My family has always liked to play games. But for some reason, we're all just a little bit ornery. I know that's a stretch, but trust me, we are. And so we don't always play to win...at least the way the rules SAY you're supposed to. That doesn't mean we cheat. It just means that you sometimes measure winning on a different scale.

Take the game Aggravation, for instance. The object is to get all your marbles out of your base and around the board into the 'home' spaces. At least that's what the rules say. When the Aardvark's play Aggravation, we take the name literally. This means that if you have a choice between moving one of your marbles into the safety of 'home' or bumping another player's marble back to their base, you always bump the other player. ALWAYS.
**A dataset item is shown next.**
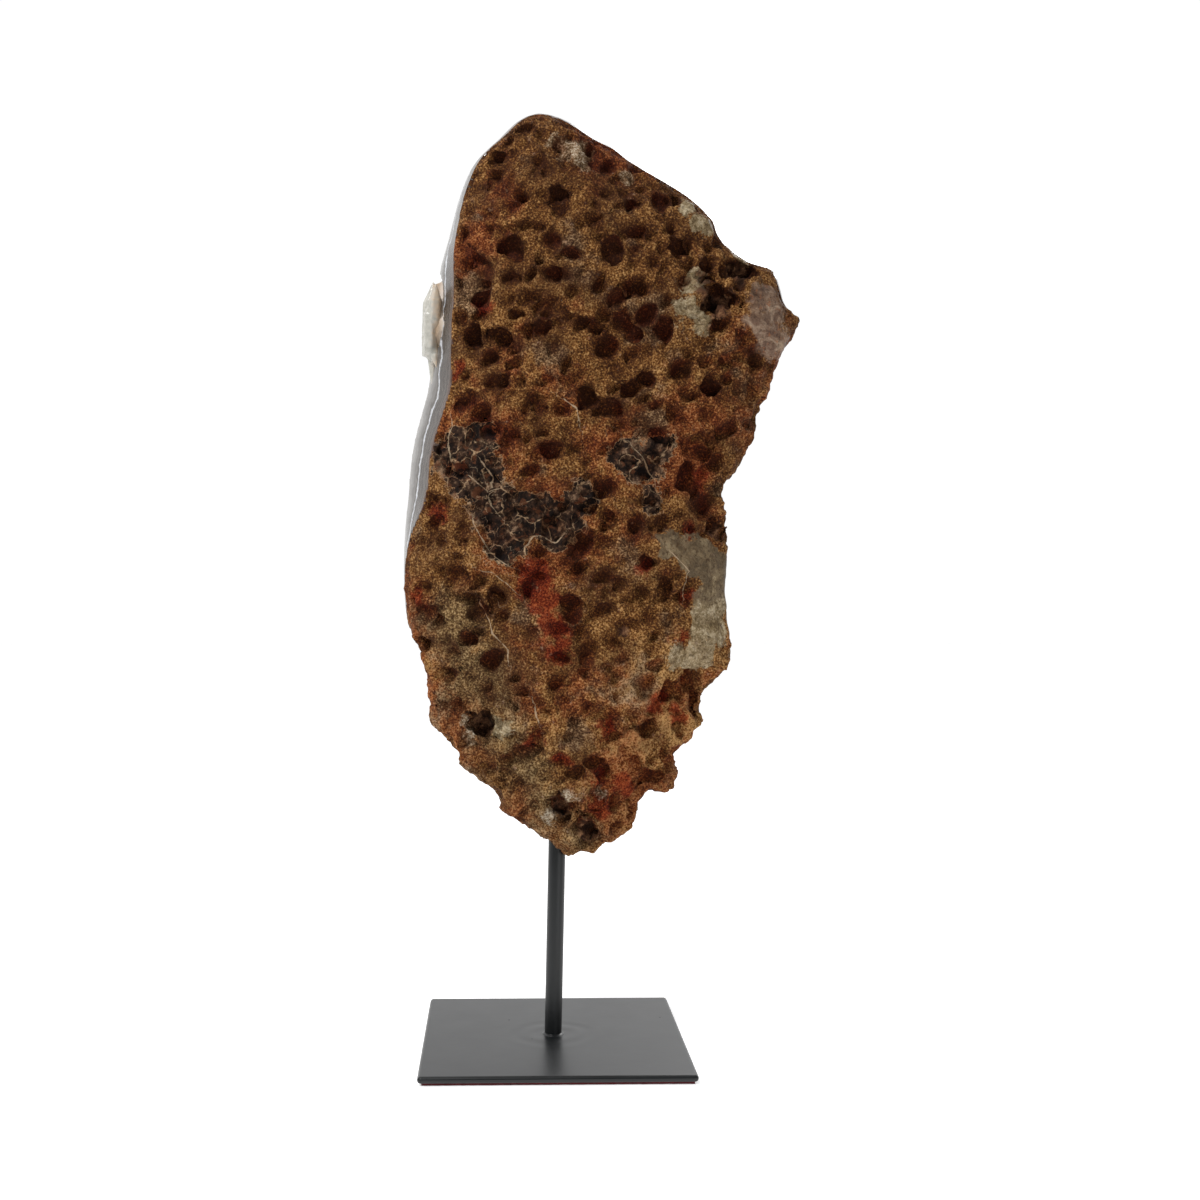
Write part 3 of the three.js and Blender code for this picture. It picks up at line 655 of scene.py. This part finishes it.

It's a little different style of play when everyone is competing not to win, but to harass the other players as much as possible. Mrs. A has learned to play this way too as a matter of survival. Once, I was not able to attend a Sunday School fellowship, but sent Mrs. A on without me. They played UNO and all I heard the next Sunday was how mean and vicious she played. Heh. Wimps.

I once thought that a game of Mille Bornes was going to cause TWO divorces: my parents and my next to oldest brother and his wife. Naturally, the play was the boys against the girls. The object of Mille Bornes is for your team to collect mileage cards that add up to 1,000 miles. But before you can play mileage cards, you must first have a green light - or "go" card. The boys figured out that if they held all the "go" cards in their hands, they could control the outcome of the game. And so they started collecting them every chance they got, without even having to talk about it - they just knew what the other one was doing. It didn't take too long before they held every available "go" card and had made the game unwinnable by either team. But they didn't tell the girls what they were doing and so soon, the girls started to get frustrated. They had 950 miles and only needed to play one of the many mileage cards they held in their hands to win the game. But they could never draw a go. The longer it went on, the bigger the boys grinned. Until the girls finally figured it out. The boys won what you might call a Pyrrhic victory. The price was high. The Mille Bornes cards were never touched again after that night.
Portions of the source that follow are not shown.